When sold, the homes are transported to the developer’s building site for placement over basements or crawlspaces and final finishing work by local contractors.

Bob Rentfro is a Lincoln, Neb., builder and member of the new Prairie Gold Homes board. He purchased several modular units when the pilot project was operational and sited them in surrounding communities. He used local workers to construct the foundations and for electrical, plumbing, heating and other finishing work. He spent about $35,000 on local workers and materials to site each home. “It’s a nice infusion into the local economy,” Rentfro said.

While the basic Prairie Gold home costs about $40,000 and has a little over 1,000 square feet, Rentfro has added extra rooms, decks and garages to his units. “The homes are very well made and extremely energy-efficient,” Rentfro said.
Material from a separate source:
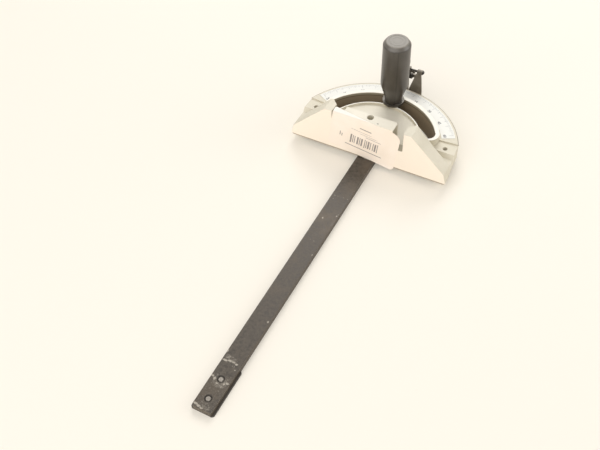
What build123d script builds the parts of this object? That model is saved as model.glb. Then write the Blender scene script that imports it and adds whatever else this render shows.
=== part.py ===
"""Miter gauge: a bar that runs in a saw table's slot, and a head that swings on it.

Millimetres. The origin is on the bar's underside, on the axis the head turns about.
+Z is up, +Y runs back along the bar to the angle scale, and the fence faces -Y.
"""

import os
from math import cos, radians, sin

from build123d import *

os.makedirs("parts", exist_ok=True)

# Guide bar
bar_width = 19.05
bar_thickness = 6.35
bar_front = 333.0
bar_rear_overhang = 9.0
bar_corner_radius = 2.0

# Guide plate and its screws at the bar's front end
plate_width = 22.6
plate_length = 48.3
plate_thickness = 1.6
plate_corner_radius = 2.5
plate_clearance = 0.05
guide_screw_radius = 2.5
guide_screw_head_radius = 4.6
guide_screw_sink = 0.15
guide_screw_tip_gap = 0.5
guide_hole_rim_radius = 3.4
guide_screw_front_y = -321.5
guide_screw_rear_y = -301.1

# Fits
press_clearance = 0.01
screw_clearance = 0.03
running_clearance = 0.05
face_clearance = 0.05

# Pivot
pivot_pin_radius = 3.65
pivot_pin_top = 30.0
pivot_pin_chamfer = 0.8
pivot_washer_radius = 9.0
pivot_washer_thickness = 0.5

# Head casting
rim_ledge_width = 19.4
rim_half_angle = 68.0
side_taper = 3.2
side_break_y = 18.5
fence_half_length = 89.5
fence_face_y = -8.5
fence_top = 58.1
wing_top_length = 8.6
wing_end_flare = 3.5
wing_low_z = 20.4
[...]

He owns a unit southeast of Lincoln, which he has rented out for more than two years. “My tenant had lived in an older house where her monthly heating bill was $350. Total utility costs were reduced to only about $100 per month in the Prairie Gold home.”

Since the pilot project began in 2001, over 50 Prairie Gold homes have been sited in communities throughout eastern and central Nebraska. The homes generate new property taxes that support schools and public services as well as provide housing for community residents who work at local jobs, shop at local businesses and often have children who attend local schools.

“It’s really a win-win program,” said Robert Peterson, executive director and general counsel for Prairie Gold Homes. “We are helping inmates build a solid future for themselves and for their families, while increasing Nebraska’s supply of affordable, energy efficient housing. It’s a great way to maximize our resources and invest in our own Prairie Gold.”